Obtaining an EIN from the IRS is a straightforward online process for most new businesses. The EIN is needed for tax reporting, hiring employees, opening bank accounts, and filing certain tax forms. Applying early in the formation process ensures the business can set up payroll and banking without delay once the entity is established. In some cases, businesses may need additional state tax registrations before hiring employees or collecting sales tax. Coordinating the EIN application with state registrations and bank account setup helps streamline administrative tasks and supports efficient onboarding of staff or operations.

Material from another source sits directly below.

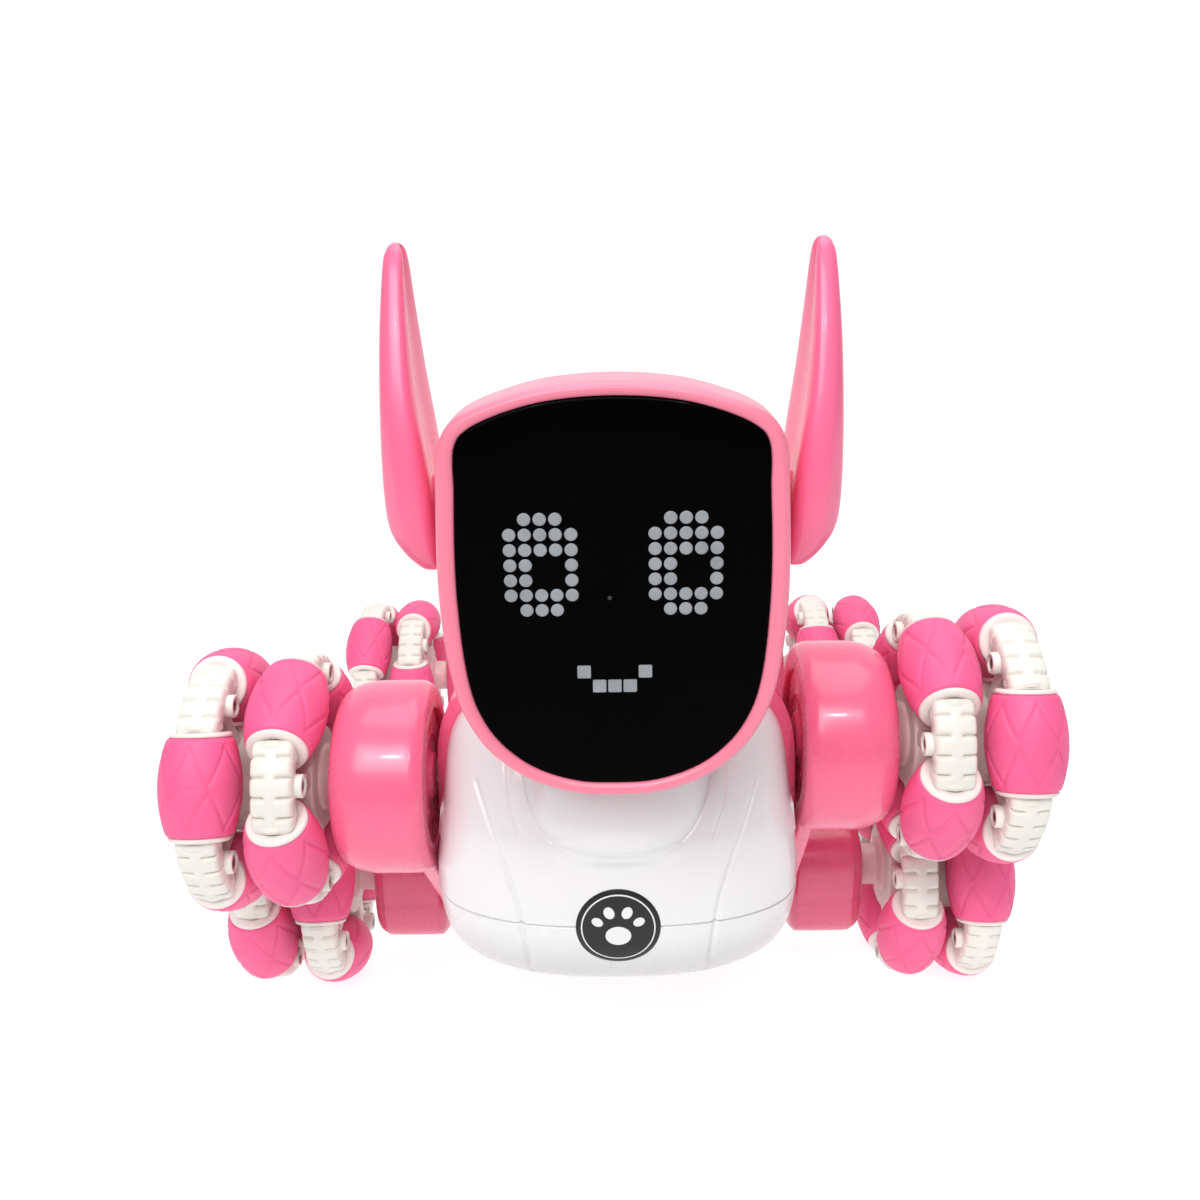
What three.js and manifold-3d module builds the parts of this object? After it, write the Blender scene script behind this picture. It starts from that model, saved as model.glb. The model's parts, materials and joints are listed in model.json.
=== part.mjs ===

Local licensing and permit requirements depend on the business activity and Cold Spring ordinances. Retail operations, food service, contracting, and certain professional services typically require city or county permits or licenses in addition to state-level registrations. Checking with Cold Spring and Stearns County offices early helps identify specific local requirements and timelines for approval. Planning for local permits also involves zoning considerations and health or safety inspections for certain industries. Identifying required local approvals during formation prevents delays in opening and helps owners budget for any associated fees or compliance steps that are necessary before beginning operations.

Preparing for investor interest involves having clean governance documents, clear ownership records, and financial projections that demonstrate the business model. Proper formation and documentation provide investors with confidence that the company is well organized and that ownership rights and responsibilities are clearly defined. This foundation makes discussions with potential investors more productive and efficient. Additionally, having transparent records, a clear capitalization table, and documented decision-making procedures helps streamline due diligence and negotiation. Proactive preparation of these materials during formation reduces friction in fundraising conversations and supports better outcomes when seeking outside capital.